Der ehemalige dänische Ministerpräsident, der von 2009 bis 2014 an der Spitze des Nordatlantik-Bündnisses stand, sagte: "Es dient nicht den Interessen Israels, es dient nicht den Interessen der internationalen Gemeinschaft, wenn sich dieser Konflikt zu einem breiten, offenen regionalen Krieg ausweitet." Es könnte zwar sehr wohl "zu intensivierten Kämpfen zwischen Israel und den iranischen Proxies - den Houthi, der Hamas, der Hisbollah - kommen", meinte Rasmussen. "Aber ich würde keinen direkten bewaffneten Konflikt zwischen Israel und dem Iran erwarten."
Eine Rolle für die NATO sieht der ehemalige Generalsekretär in der aktuellen Lage in Nahost nicht. Längerfristig gedacht sei jedoch eine Zwei-Staaten-Lösung "die einzig nachhaltige Lösung für den Nahost-Konflikt", und zum Monitoring eines entsprechenden Friedensschlusses könnte aus Sicht Rasmussens eine internationale Friedenstruppe vonnöten sein. "In diesem Sinne könnte die NATO natürlich, vielleicht mit anderen internationalen Kräften, eine Rolle spielen. Aber hier und jetzt? Nein, ich glaube nicht, dass die NATO eine Rolle zu spielen hat."
Der Ukraine bei der Luftabwehr zu helfen "vollkommen vereinbar mit internationalem Recht"
Die Raketenabwehr könnte man wie in Israel auch in der Ukraine ausbauen. "Die Ukraine hat das Recht sich selbst zu verteidigen und alle Verbündeten um Hilfe bei seiner Verteidigung zu bitten. Bei der Luftabwehr zu helfen, das ist vollkommen vereinbar mit internationalem Recht."
"Ukraine kann Russen vertreiben"
"Wir müssen der Ukraine neben Kampfpanzern und Flugzeugen auch Langstrecken-Raketen geben. Warum geben die Deutschen und die US-Amerikaner ihre Langstrecken-Raketen nicht der Ukraine? Bei voller Unterstützung kann die Ukraine die Russen von ihrem Land vertreiben."
"Ukraine kann den Krieg gewinnen"
Nach Vorhersagen zum Verlauf des Krieges in der Ukraine befragt betonte Rasmussen, der sich auf Einladung der Industriellenvereinigung (IV) in Kooperation mit der Oberbank in Wien aufhielt, die Wichtigkeit der internationalen Unterstützung für das von Russland angegriffene Land. "Wenn wir liefern, was die Ukrainer brauchen - nicht nur, um zu überleben, sondern was sie tatsächlich brauchen, um die Russen aus dem ukrainischen Territorium hinauszuwerfen -, dann glaube ich, dass eine reelle Chance besteht, dass die Ukraine diesen Krieg gewinnen könnte. Bisher waren wir viel zu zögerlich, den Ukrainern das zu liefern, was sie brauchen."

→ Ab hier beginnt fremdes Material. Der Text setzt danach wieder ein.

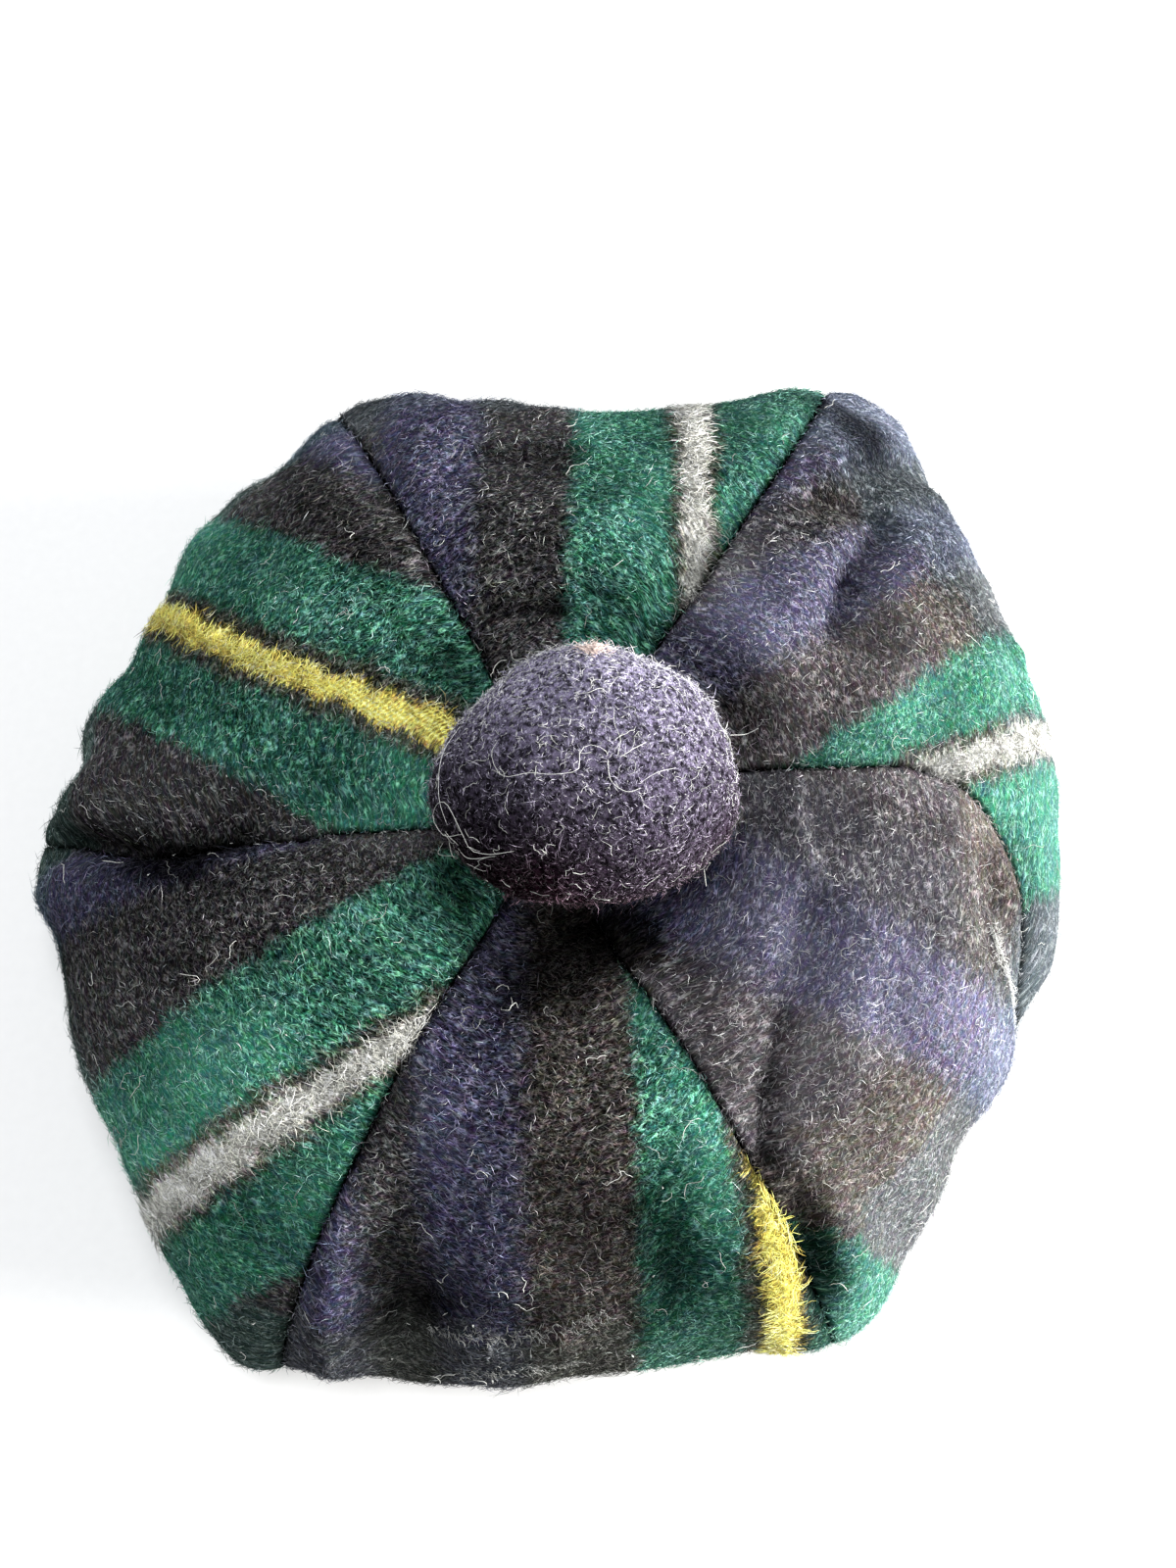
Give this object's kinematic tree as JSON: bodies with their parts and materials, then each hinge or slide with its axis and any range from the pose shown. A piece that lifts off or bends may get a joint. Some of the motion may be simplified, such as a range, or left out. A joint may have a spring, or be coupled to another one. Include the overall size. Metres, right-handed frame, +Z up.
{
  "type": "tam o shanter",
  "caption": "Soft round wool cap of six wedge-shaped gores gathered to a plain head band, with a felted pompom tied at the crown.",
  "frame": {"origin": "on the surface it lies on, under the middle of its outline", "axes": "+Z up out of the crown; +X to the picture's right and +Y to its top, the far side of the hat as it lies"},
  "size_m": [0.2634, 0.2674, 0.1085],
  "materials": {
    "tartan_wool": "brushed wool twill, checked in navy, black and green with white and yellow lines",
    "pompom_felt": "felted navy wool with pale stray fibres",
    "band_wool": "plain dark wool"
  },
  "bodies": {
    "root": {"gore_far_right": "tartan_wool", "gore_far": "tartan_wool", "gore_far_left": "tartan_wool", "gore_near_left": "tartan_wool", "gore_near": "tartan_wool", "gore_near_right": "tartan_wool", "head_band": "band_wool", "pompom": "pompom_felt"}
  },
  "joints": []
}
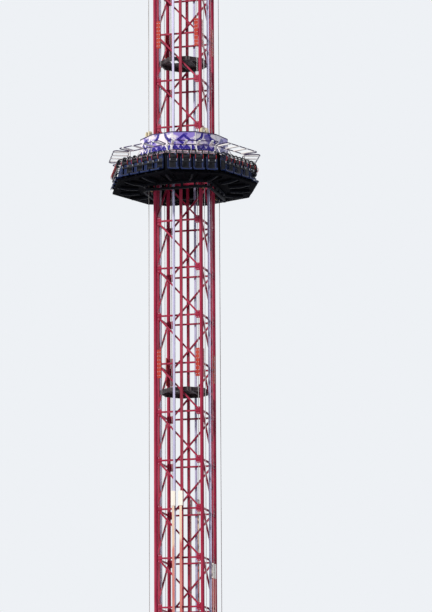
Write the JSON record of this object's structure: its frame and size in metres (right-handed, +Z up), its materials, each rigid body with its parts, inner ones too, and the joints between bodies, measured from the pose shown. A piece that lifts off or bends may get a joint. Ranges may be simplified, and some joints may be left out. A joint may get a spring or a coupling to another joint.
{
  "type": "drop tower ride, 1:2 scale model",
  "caption": "Drop tower ride: a ring of outward-facing seats round a red lattice tower, as a 1:2 scale model",
  "frame": {"origin": "centre of the tower at ground level, on the underside of the hub plate", "axes": "+Z up along the tower, +Y from the front face to the back face, +X to the right"},
  "size_m": [4.2588, 4.2588, 34.155],
  "materials": {
    "tower_red": "satin",
    "splice_orange": "satin",
    "base_steel": "matte",
    "bracket_steel": "satin",
    "deck_dark": "matte",
    "rail_zinc": "satin",
    "fin_metal": "satin",
    "cap_white": "satin",
    "rope_wire": "satin",
    "sheave_yellow": "satin",
    "rail_yellow": "satin",
    "drum_print": "gloss",
    "skirt_mauve": "satin",
    "pan_black": "matte",
    "canopy_purple": "satin",
    "post_white": "gloss",
    "catch_cream": "satin",
    "seat_blue": "gloss",
    "pad_black": "matte",
    "shaft_steel": "satin",
    "wheel_grey": "matte"
  },
  "bodies": {
    "tower": {"base_frame": "tower_red", "base_plates": "base_steel", "anchor_ribs": "tower_red", "column_front_left": "tower_red", "column_front_right": "tower_red", "column_back_right": "tower_red", "column_back_left": "tower_red", "lattice_front": "tower_red", "lattice_right": "tower_red", "lattice_back": "tower_red", "lattice_left": "tower_red", "splice_plates": "splice_orange", "platforms": "deck_dark", "guide_posts": "tower_red", "guide_rails": "rail_zinc", "post_brackets": "bracket_steel", "brake_fins": "fin_metal", "fin_caps": "cap_white", "hoist_ropes": "rope_wire", "rope_anchors": "bracket_steel", "head_beams": "tower_red", "head_deck": "deck_dark", "head_sheaves": "sheave_yellow", "sheave_brackets": "tower_red", "head_railing": "rail_yellow"},
    "ring_car": {"guide_frame": "bracket_steel", "guide_wheels": "wheel_grey", "wheel_brackets": "bracket_steel", "radial_beams": "bracket_steel", "bottom_pan": "pan_black", "row_walls": "skirt_mauve", "skirt_panels": "skirt_mauve", "drum_deck": "pan_black", "drum_panels": "drum_print", "drum_posts": "post_white", "drum_top": "canopy_purple", "catch_blocks": "catch_cream", "canopy_posts": "post_white", "corner_posts": "post_white", "canopy_frames": "canopy_purple", "canopy_bars": "post_white", "seat_backs": "seat_blue", "seat_pans": "seat_blue", "restraint_shafts": "shaft_steel", "shaft_brackets": "bracket_steel"},
    "restraint_1": {"restraints_1": "pad_black"},
    "restraint_2": {"restraints_2": "pad_black"},
    "restraint_3": {"restraints_3": "pad_black"},
    "restraint_4": {"restraints_4": "pad_black"},
    "restraint_5": {"restraints_5": "pad_black"},
    "restraint_6": {"restraints_6": "pad_black"},
    "restraint_7": {"restraints_7": "pad_black"},
    "restraint_8": {"restraints_8": "pad_black"}
  },
  "joints": [
    {"name": "car_travel", "type": "slide", "parent": "tower", "child": "ring_car", "axis": [0, 0, 1], "range_m": [-21.9, 9]},
    {"name": "restraint_1_swing", "type": "hinge", "parent": "ring_car", "child": "restraint_1", "pos_m": [1.60663, 0.66549, 23.028], "axis": [0.3827, -0.9239, 0], "range_deg": [0, 80]},
    {"name": "restraint_2_swing", "type": "hinge", "parent": "ring_car", "child": "restraint_2", "pos_m": [0.66549, 1.60663, 23.028], "axis": [0.9239, -0.3827, 0], "range_deg": [0, 80]},
    {"name": "restraint_3_swing", "type": "hinge", "parent": "ring_car", "child": "restraint_3", "pos_m": [-0.66549, 1.60663, 23.028], "axis": [0.9239, 0.3827, 0], "range_deg": [0, 80]},
    {"name": "restraint_4_swing", "type": "hinge", "parent": "ring_car", "child": "restraint_4", "pos_m": [-1.60663, 0.66549, 23.028], "axis": [0.3827, 0.9239, 0], "range_deg": [0, 80]},
    {"name": "restraint_5_swing", "type": "hinge", "parent": "ring_car", "child": "restraint_5", "pos_m": [-1.60663, -0.66549, 23.028], "axis": [-0.3827, 0.9239, 0], "range_deg": [0, 80]},
    {"name": "restraint_6_swing", "type": "hinge", "parent": "ring_car", "child": "restraint_6", "pos_m": [-0.66549, -1.60663, 23.028], "axis": [-0.9239, 0.3827, 0], "range_deg": [0, 80]},
    {"name": "restraint_7_swing", "type": "hinge", "parent": "ring_car", "child": "restraint_7", "pos_m": [0.66549, -1.60663, 23.028], "axis": [-0.9239, -0.3827, 0], "range_deg": [0, 80]},
    {"name": "restraint_8_swing", "type": "hinge", "parent": "ring_car", "child": "restraint_8", "pos_m": [1.60663, -0.66549, 23.028], "axis": [-0.3827, -0.9239, 0], "range_deg": [0, 80]}
  ]
}
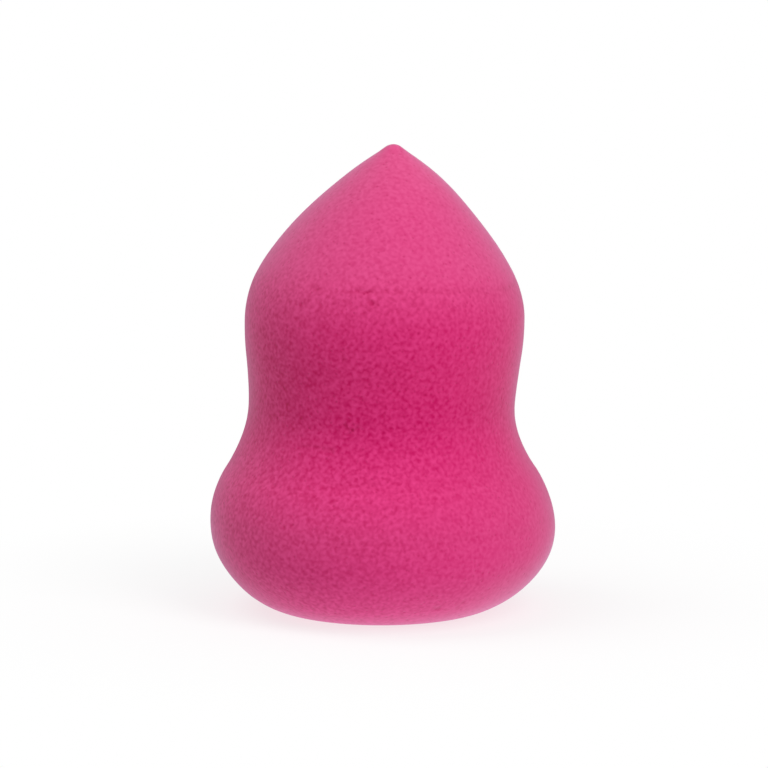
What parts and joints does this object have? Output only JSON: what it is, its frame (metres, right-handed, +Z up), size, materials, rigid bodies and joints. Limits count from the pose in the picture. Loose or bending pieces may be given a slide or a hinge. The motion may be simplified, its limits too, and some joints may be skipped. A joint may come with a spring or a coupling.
{
  "type": "makeup sponge",
  "caption": "Gourd-shaped blending sponge of soft pink foam: a pointed cone over a drawn-in waist and a round, bulging base that stands on a small flat foot.",
  "frame": {"origin": "centre of the flat foot, on the surface that the sponge stands on", "axes": "+Z up the axis of the turned form to the tip; the form is the same all round, and -Y is the side that the picture shows"},
  "size_m": [0.0443, 0.0442, 0.06],
  "materials": {
    "pink_foam": "matte, velvety skinless surface of fine open-cell foam, dyed pink right through"
  },
  "bodies": {
    "root": {"foam_body": "pink_foam"}
  },
  "joints": []
}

"Wir sollten Bodentruppen in der Ukraine nicht ausschließen"
Die Unterstützung für die Ukraine darf aus Sicht Rasmussens nicht nachlassen, auch wenn es in vielen Ländern Diskussionen darüber gebe. "Aber wir müssen konsequent bleiben." Man dürfe dem russischen Präsidenten Wladimir Putin keinen Erfolg in der Ukraine ermöglichen. "Wenn wir akzeptieren, dass sich ein großes Land einfach Territorium von seinen kleineren Nachbarn nimmt, dann sendet das ein extrem gefährliches Signal an die ganze Welt."
"Wir sollten Bodentruppen in der Ukraine nicht ausschließen", sagt Rasmussen. Für ihn wäre es "eine neue Sicherheitsarchitektur, wenn die Ukraine der NATO beitritt". Dies wäre freilich "präzedenzlos und auch eine Herausforderung", weil sich das Land ja im Krieg befinde.
Klare Botschaft an Putin
Rasmussen glaubt, die Einladung zum Nato-Beitritt an die Ukraine "würde den Weg zum Frieden ebnen, weil es eine klare Botschaft an Putin senden würde: Was auch immer Sie tun, was auch immer Sie denken, Sie können eine ukrainische Mitgliedschaft in der NATO nicht verhindern. Also sollte er besser die Feindseligkeiten beenden."